Total depth below 59% is a strong indicator, but pavilion angle on the grading report is the definitive number — a stone can have acceptable depth but still leak if the pavilion is shallow and the crown compensates.

How to Spot It

In photos and video, leakage shows as dark or transparent patches where facets look grey and lifeless. The pattern is most visible around the stone's edges.

Retail overhead lighting can mask leakage. Tilt the diamond or view under diffuse lighting — if areas go dark or transparent, the stone is leaking. ASET (Angular Spectrum Evaluation Tool) images make leakage unambiguous: leaking areas appear white, while properly reflected light appears red or green.

Proportions to avoid: pavilion angle below 40.4°, total depth below 58.5%.

Fish-Eye Effect

What It Is and What Causes It

The fish-eye is an extreme form of light leakage in very shallow diamonds. Looking through the table, you see a circular reflection of the girdle — the stone's outer edge — visible as a white or grey ring. The pavilion acts less like a mirror and more like a lens, projecting an image of the diamond's own perimeter back through the crown.

This occurs at pavilion angles below approximately 40.0°, most pronounced in stones with total depth below 57% and table percentages above 60%. The large table window combined with a flat pavilion creates the widest possible view of the girdle reflection.

How to Spot It

The fish-eye is the easiest defect to identify. Face-up under normal lighting, a distinct ring-shaped reflection appears inside the table — a pale band clearly different from the normal facet pattern. In video, the ring remains static while a well-cut stone's reflections flash dynamically.

Fish-eye stones often appear disproportionately large face-up because shallow depth spreads weight across a wider diameter. The temptation of visual size is real, but the light performance trade-off makes it a poor bargain. See Face-Up Size vs Hidden Weight for why chasing spread at the expense of cut costs more than it gains.

Proportions to avoid: pavilion angle below 40.0°, total depth below 57%, table above 60%.

Nail-Head

What It Is and What Causes It

The nail-head is the opposite problem. Instead of light escaping through the bottom, it exits through the sides — leaving the centre dark when viewed face-up. A dark circle in the middle surrounded by edge brightness, resembling a nail head.

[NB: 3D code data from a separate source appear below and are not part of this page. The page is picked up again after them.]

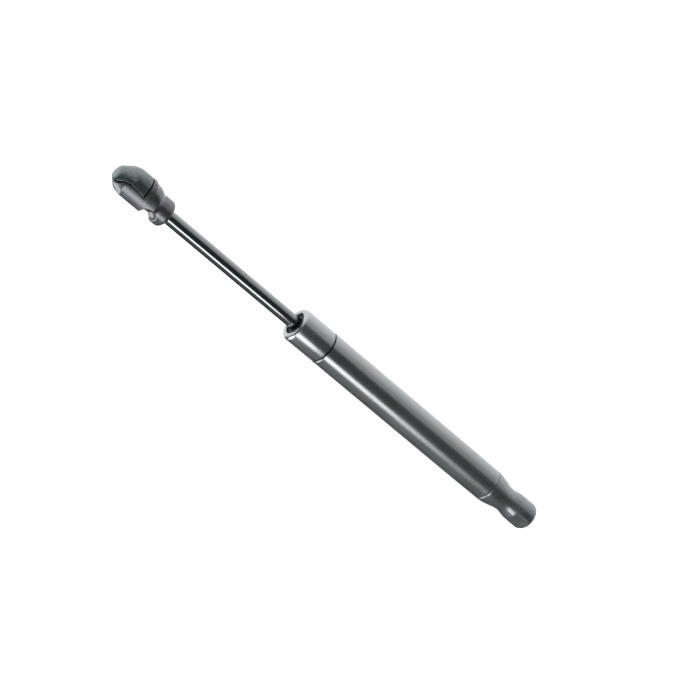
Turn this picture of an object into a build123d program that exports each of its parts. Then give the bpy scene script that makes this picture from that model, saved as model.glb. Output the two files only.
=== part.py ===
from build123d import *
import math
import os

# Gas strut stay, drawn fully extended. All sizes are in millimetres.
# The X axis is the strut's axis, from the tube end to the rod end. The origin is the
# centre of the tube end's ball socket, whose mouth faces -Z.

# ---- driving dimensions ---------------------------------------------------------------

# pressure tube
tube_diameter = 15.0
tube_wall = 1.0
tube_length = 116.6
tube_lip_radius = 1.6            # rounding where the rod end is rolled in
tube_mouth_radius = 4.9          # opening left around the rod
tube_tail_mouth_radius = 5.4     # opening left around the plug's stud
tube_swage_length = 9.0          # stretch squeezed a little over the end plug
tube_swage_depth = 0.1
stop_groove_depth = 0.5          # rolled groove that holds the guide pack and stops the piston
stop_groove_width = 1.3

# piston rod
rod_diameter = 6.0
rod_visible = 72.7               # bright rod between tube and rod socket, fully extended
rod_thread_diameter = 5.0
rod_thread_length = 7.0
rod_tenon_diameter = 4.0
rod_rivet_radius = 2.9
rod_rivet_length = 1.5
rod_thread_chamfer = 0.5

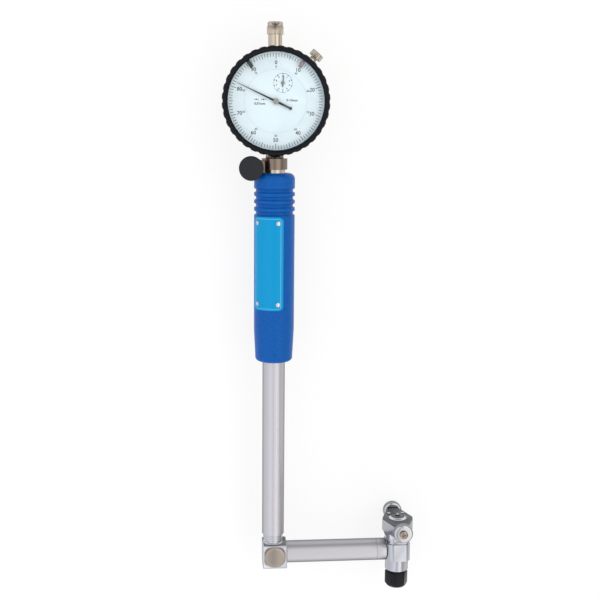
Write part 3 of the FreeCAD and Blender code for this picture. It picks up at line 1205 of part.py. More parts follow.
def revolution_pointer():
    """Small pointer that counts the turns of the main one."""
    low = SMALL_POINTER_Z
    tip = POINTER_TIP_HALF
    tail = SMALL_TAIL_HALF
    blade = prism([V(tail, 0, low), V(tip, SMALL_POINTER_LENGTH, low), V(-tip, SMALL_POINTER_LENGTH, low),
                   V(-tail, 0, low), V(-tail, -SMALL_POINTER_TAIL, low), V(tail, -SMALL_POINTER_TAIL, low)],
                  V(0, 0, SMALL_POINTER_THICKNESS))
    body = blade.fuse(rod(SMALL_HUB_R, SMALL_HUB_HEIGHT, V(0, 0, low), Z_AXIS))
    body.rotate(V(0, 0, 0), Z_AXIS, SMALL_POINTER_TURN)
    body.translate(DIAL_CENTRE + V(WHEEL_X, WHEEL_Y, 0))
    return body


NODES = {
    "corner_block": corner_block,
    "corner_plug": corner_plug,
    "corner_crank": corner_crank,
    "corner_crank_pin": corner_crank_pin,
    "main_tube": main_tube,
    "arm_tube": arm_tube,
    "arm_sleeve": arm_sleeve,
    "main_push_rod": main_push_rod,
    "arm_push_rod": arm_push_rod,
    "main_rod_guides": main_rod_guides,
    "arm_rod_guide": arm_rod_guide,
    "head_body": head_body,
    "head_crank": head_crank,
    "head_crank_pin": head_crank_pin,
    "contact_bush": contact_bush,
    "measuring_contact": measuring_contact,
    "contact_tip": contact_tip,
    "lock_nut": lock_nut,
    "centring_bridge": centring_bridge,
    "bridge_plate": bridge_plate,
    "bridge_plate_screws": bridge_plate_screws,
    "bridge_springs": bridge_springs,
    "roller_front": lambda: roller(1),
    "roller_rear": lambda: roller(-1),
    "roller_screw_front": lambda: roller_screw(1),
    "roller_screw_rear": lambda: roller_screw(-1),
    "handle_core": handle_core,
    "top_rod_guide": top_rod_guide,
    "grip": grip,
    "name_label": name_label,
    "label_screws": label_screws,
    "clamp_collar": clamp_collar,
    "clamp_knob": clamp_knob,
    "clamp_stud": clamp_stud,
    "dial_case": dial_case,
    "back_cover": back_cover,
    "back_cover_screws": back_cover_screws,
    "stem": stem,
    "cap_tube": cap_tube,
    "dust_cap": dust_cap,
    "bezel_lock_screw": bezel_lock_screw,
    "bezel_ring": bezel_ring,
    "dial_ring": dial_ring,
    "inner_dial": inner_dial,
    "crystal": crystal,
    "limit_marker_low": lambda: limit_marker(MARKER_LOW_TURN),
    "limit_marker_high": lambda: limit_marker(MARKER_HIGH_TURN),
    "rear_movement_plate": rear_movement_plate,
    "front_movement_plate": front_movement_plate,
    "movement_pillars": movement_pillars,
    "centre_bridge": centre_bridge,
    "spindle": spindle,
    "spindle_foot": spindle_foot,
    "rack_wheel": rack_wheel,
    "revolution_wheel": revolution_wheel,
    "centre_arbor": centre_arbor,
    "hairspring": hairspring,
    "main_pointer": main_pointer,
    "revolution_pointer": revolution_pointer,
}


def main():
    """Build every node, move it to the shared origin and write its STEP file."""
    os.makedirs("parts", exist_ok=True)
    for name, build in NODES.items():
        shape = build()
        shape.translate(ORIGIN_SHIFT)
        shape.exportStep("parts/" + name + ".step")
        print(name, shape.isValid(), len(shape.Solids), round(shape.Volume, 3))


main()
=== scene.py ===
"""Scene of the right-angle dial bore gauge: finishes, printed dial, fine detail, floor, light and camera.

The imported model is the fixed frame.  Each class dresses one sub-assembly of it, and main() builds
them in order, from the elbow to the dial.  Lengths in the classes are millimetres, turned to metres
where an object is made.
"""

import json
import logging
import math
from dataclasses import dataclass, field
from enum import Enum
from typing import Callable, Iterable, Sequence

import bmesh
import bpy
from mathutils import Matrix, Vector


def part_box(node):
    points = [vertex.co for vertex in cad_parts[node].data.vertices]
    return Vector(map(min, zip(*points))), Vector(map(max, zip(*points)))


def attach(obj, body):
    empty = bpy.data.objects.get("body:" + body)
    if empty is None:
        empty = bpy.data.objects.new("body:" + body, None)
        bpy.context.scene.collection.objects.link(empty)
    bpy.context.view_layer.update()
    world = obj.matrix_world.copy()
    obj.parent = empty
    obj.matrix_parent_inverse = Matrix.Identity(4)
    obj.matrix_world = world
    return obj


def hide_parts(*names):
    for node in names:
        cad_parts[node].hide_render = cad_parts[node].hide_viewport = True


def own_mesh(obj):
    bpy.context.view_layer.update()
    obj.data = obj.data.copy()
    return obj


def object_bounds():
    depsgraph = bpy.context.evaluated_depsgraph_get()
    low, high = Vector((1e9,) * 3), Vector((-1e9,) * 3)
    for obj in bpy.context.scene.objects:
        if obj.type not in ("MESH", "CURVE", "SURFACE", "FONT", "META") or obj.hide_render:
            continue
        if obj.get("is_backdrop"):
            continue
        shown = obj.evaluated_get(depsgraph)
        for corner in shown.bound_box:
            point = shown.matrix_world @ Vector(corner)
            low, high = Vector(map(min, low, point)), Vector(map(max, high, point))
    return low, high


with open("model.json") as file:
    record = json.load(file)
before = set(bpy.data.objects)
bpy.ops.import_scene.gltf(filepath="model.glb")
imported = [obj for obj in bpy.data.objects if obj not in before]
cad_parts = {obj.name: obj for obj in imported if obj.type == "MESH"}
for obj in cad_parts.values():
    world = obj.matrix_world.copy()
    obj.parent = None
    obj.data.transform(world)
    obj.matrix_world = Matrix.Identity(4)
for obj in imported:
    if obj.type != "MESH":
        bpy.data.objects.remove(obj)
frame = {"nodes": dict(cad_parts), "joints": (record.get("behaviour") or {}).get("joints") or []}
LOG = logging.getLogger("bore_gauge")
MM = 0.001
INK_LIFT = 0.02
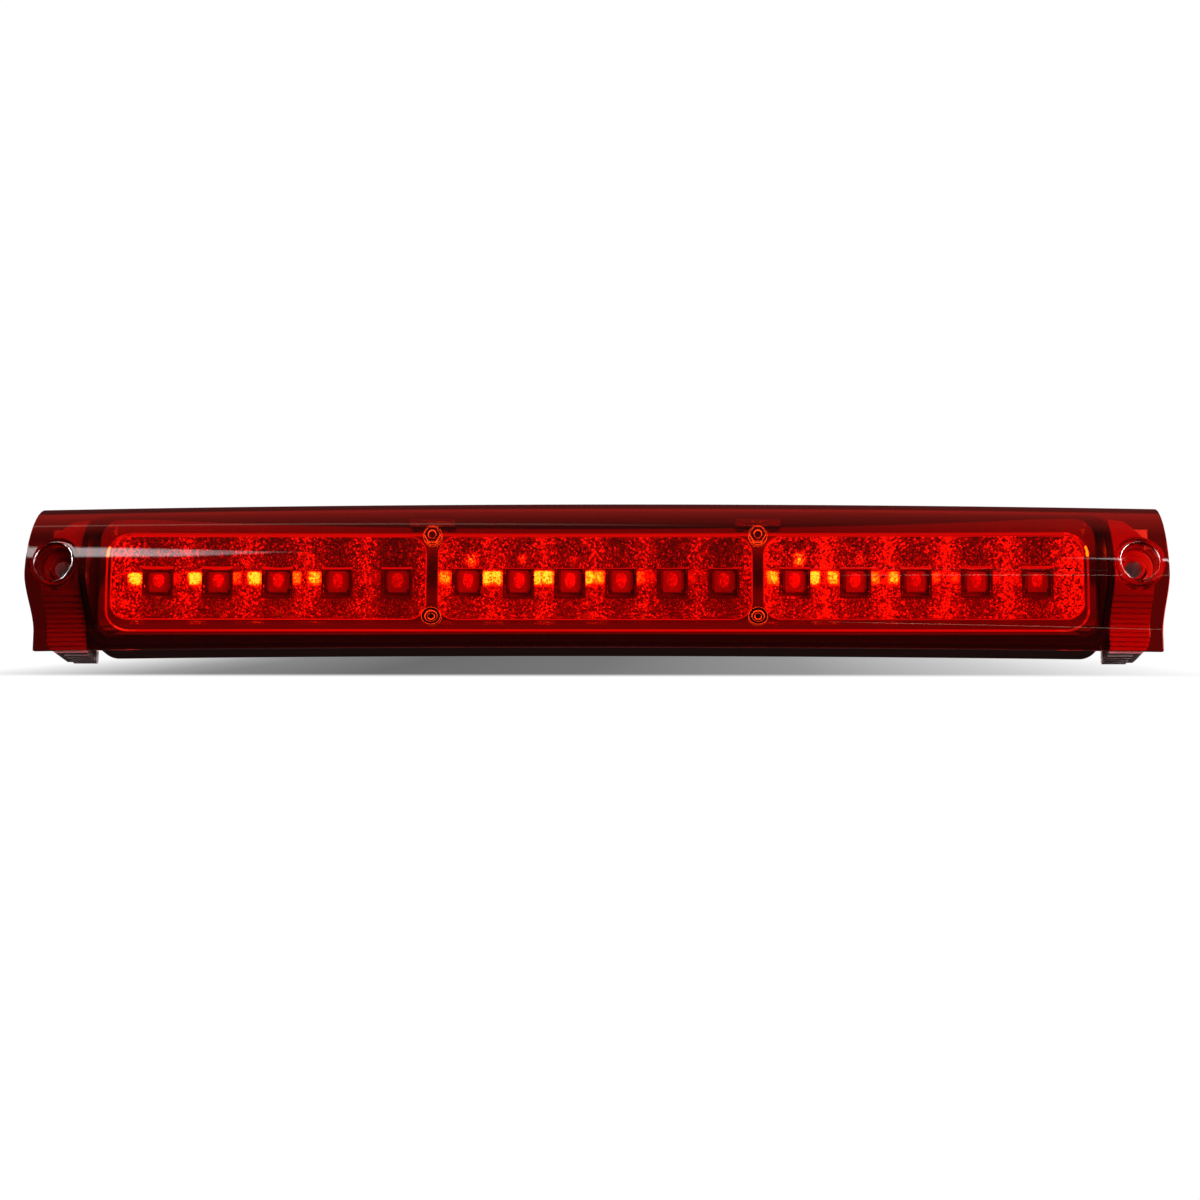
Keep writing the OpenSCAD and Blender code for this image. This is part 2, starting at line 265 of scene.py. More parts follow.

This forms when the pavilion angle exceeds approximately 41.2°. Light reflects off the pavilion but exits laterally through the crown's edge facets rather than returning through the table. The effect worsens with steeper angles — at 41.6° or higher, the dark centre can cover a third of the face-up area.

Steep pavilion angles correlate with excessive depth (above 63%) and smaller-than-expected diameter. A nail-head stone delivers a double penalty: it looks smaller than its weight suggests, and the visible area shows a dark centre. See What Cut Controls for how pavilion angle governs brilliance.

How to Spot It

A nail-head appears as persistent darkness in the table centre under normal lighting. It is most apparent under diffuse lighting or when the observer's head partially blocks overhead light — the dark reflection of the observer's silhouette appears disproportionately large.

In video, a nail-head stone sparkles mostly around the perimeter while the centre remains persistently dark, unlike the edge-to-edge flash of a well-cut stone.

Proportions to avoid: pavilion angle above 41.2°, total depth above 63%.

How to Protect Yourself

  1. Check pavilion angle first. Between 40.6° and 41.0° on the grading report rules out severe versions of all three defects. See Proportions Primer.

  2. Check total depth. The 59–62.5% range is safe. Below 58.5% signals leakage risk. Above 63% signals nail-head risk and hidden weight.

  3. Trust the cut grade — but verify. A GIA Excellent cut grade eliminates the severe versions of all three defects. It is the single strongest safeguard available.

  4. Examine images and video. Look for the specific signatures: transparent patches (leakage), a girdle ring in the table (fish-eye), a dark centre (nail-head). ASET or IdealScope images translate these into colour maps that make defects unambiguous.

  5. View under multiple lighting. Move between spotlight, diffuse, and natural light. A well-cut stone performs in all three. A compromised stone reveals itself when conditions change.

Under Czech consumer protection law, sellers must substantiate claims about diamond quality. If a stone is described as well-cut, the grading report should be available. Use it.

Summary

Light leakage, fish-eye, and nail-head are predictable consequences of proportion errors — not random flaws. All three are governed primarily by pavilion angle, the most consequential proportion in a round brilliant. The optimal range of 40.6–41.0° is narrow, and deviations of less than half a degree produce visible consequences.

These defects are avoidable. A GIA Excellent cut grade, confirmed by a quick check of pavilion angle and total depth, gives you strong assurance that the stone returns light the way a diamond should — brilliance from edge to edge, no dead zones, no dark centres, no phantom reflections. The grading report is your tool. Use it.